Provide the records once more, identical to the original.

╭─ Data in this exercise

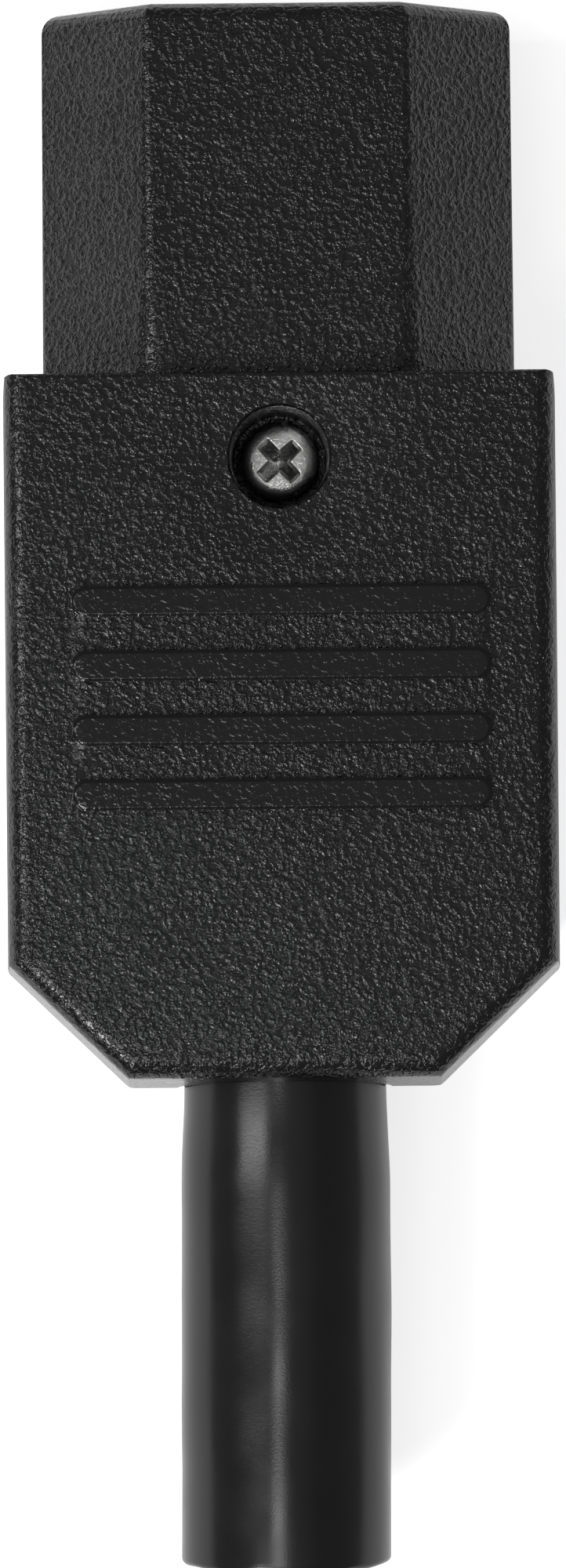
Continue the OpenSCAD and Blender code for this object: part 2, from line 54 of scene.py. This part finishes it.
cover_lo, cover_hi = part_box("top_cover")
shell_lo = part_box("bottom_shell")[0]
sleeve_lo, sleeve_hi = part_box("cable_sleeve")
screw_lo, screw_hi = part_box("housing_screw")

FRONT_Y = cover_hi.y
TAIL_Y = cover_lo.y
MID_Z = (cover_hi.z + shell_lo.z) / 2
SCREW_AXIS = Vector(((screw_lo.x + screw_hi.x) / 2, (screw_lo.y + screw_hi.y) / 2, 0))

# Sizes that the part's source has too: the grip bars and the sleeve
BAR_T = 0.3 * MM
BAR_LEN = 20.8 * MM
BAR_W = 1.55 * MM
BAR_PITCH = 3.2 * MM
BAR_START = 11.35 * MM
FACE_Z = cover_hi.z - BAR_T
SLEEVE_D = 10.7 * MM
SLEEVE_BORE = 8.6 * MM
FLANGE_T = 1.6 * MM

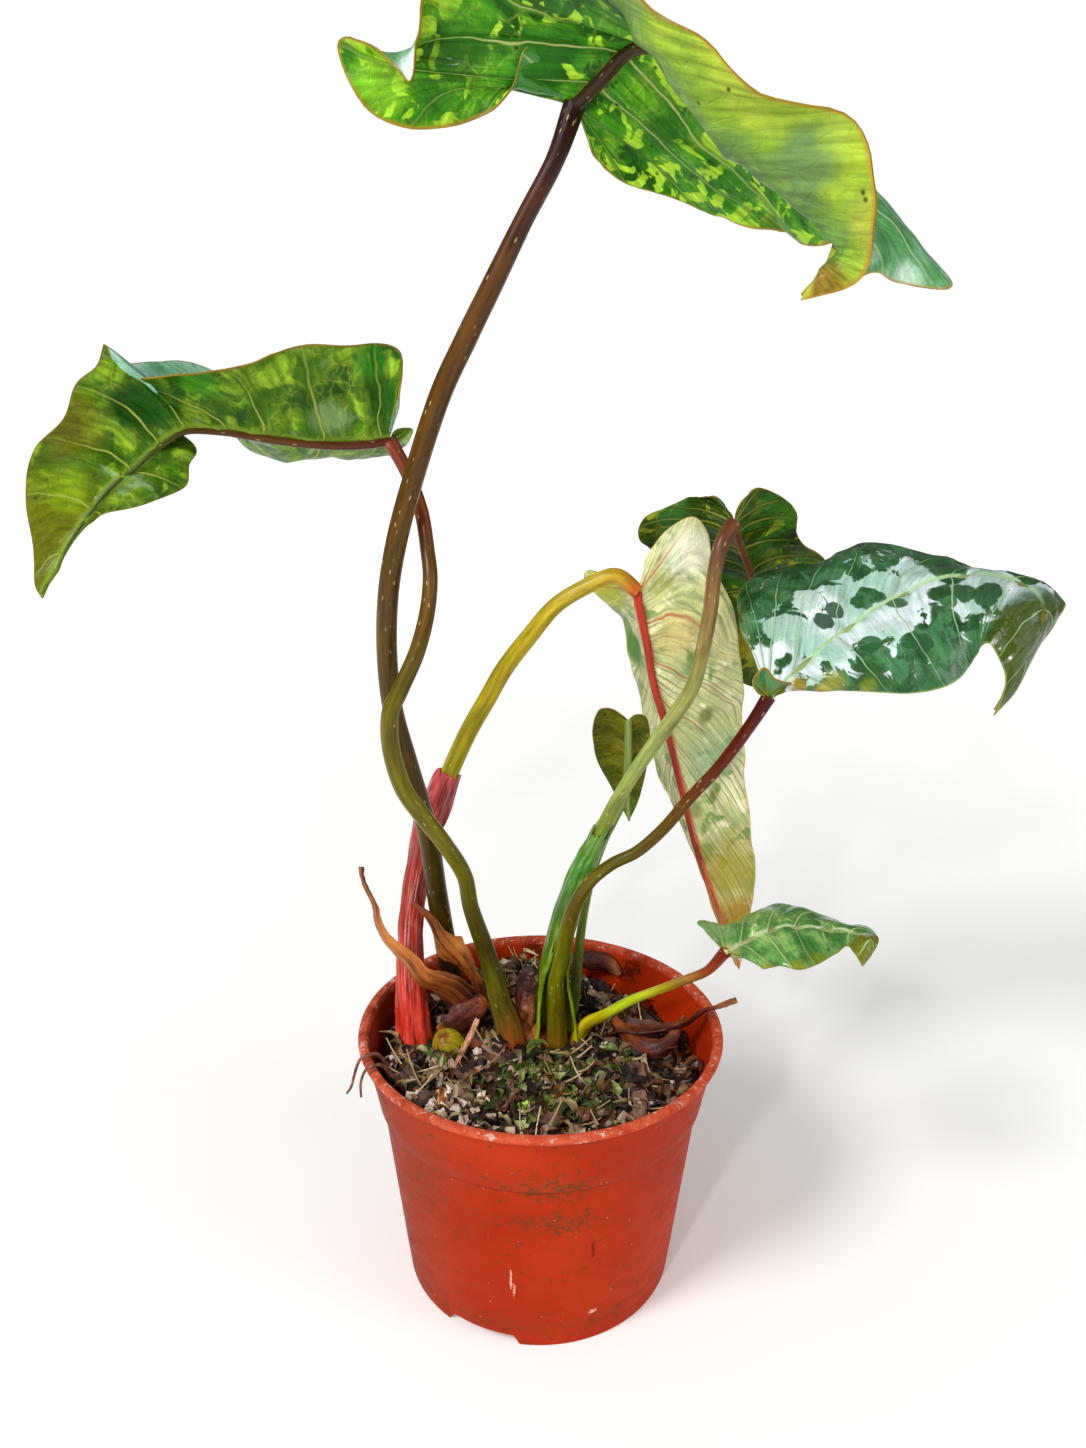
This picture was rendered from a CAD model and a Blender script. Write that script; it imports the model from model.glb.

╰─

### Full answer
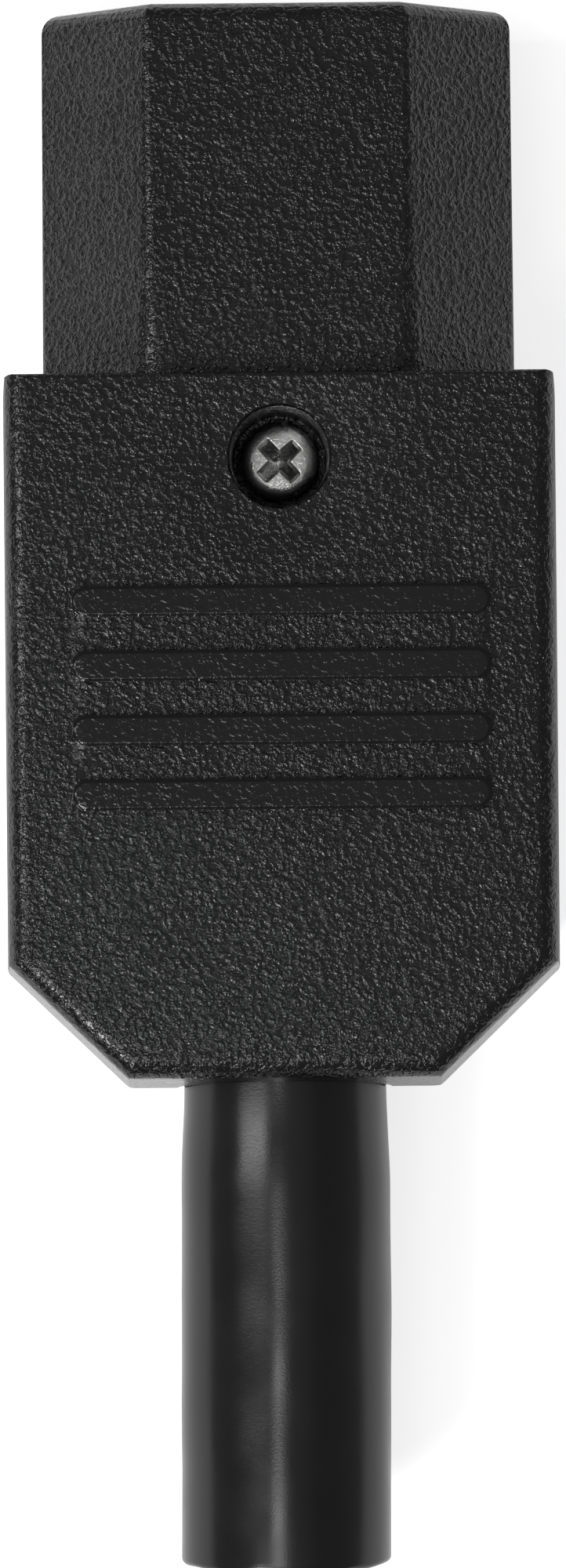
Continue the OpenSCAD and Blender code for this object: part 2, from line 54 of scene.py. This part finishes it.
cover_lo, cover_hi = part_box("top_cover")
shell_lo = part_box("bottom_shell")[0]
sleeve_lo, sleeve_hi = part_box("cable_sleeve")
screw_lo, screw_hi = part_box("housing_screw")

FRONT_Y = cover_hi.y
TAIL_Y = cover_lo.y
MID_Z = (cover_hi.z + shell_lo.z) / 2
SCREW_AXIS = Vector(((screw_lo.x + screw_hi.x) / 2, (screw_lo.y + screw_hi.y) / 2, 0))

# Sizes that the part's source has too: the grip bars and the sleeve
BAR_T = 0.3 * MM
BAR_LEN = 20.8 * MM
BAR_W = 1.55 * MM
BAR_PITCH = 3.2 * MM
BAR_START = 11.35 * MM
FACE_Z = cover_hi.z - BAR_T
SLEEVE_D = 10.7 * MM
SLEEVE_BORE = 8.6 * MM
FLANGE_T = 1.6 * MM

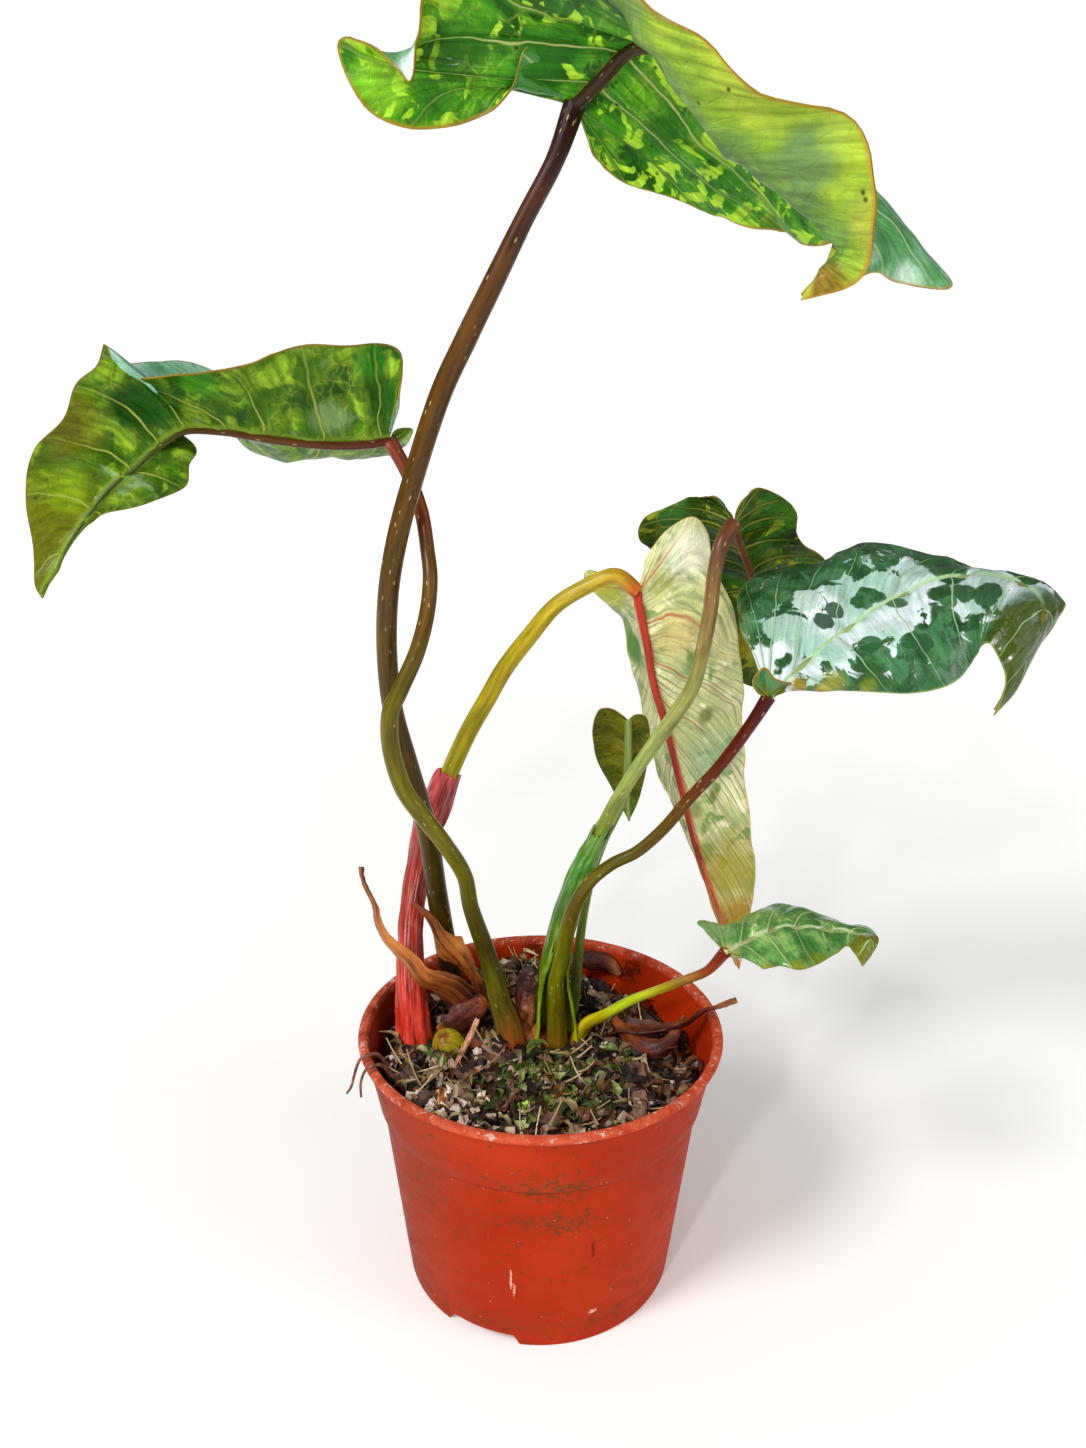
This picture was rendered from a CAD model and a Blender script. Write that script; it imports the model from model.glb.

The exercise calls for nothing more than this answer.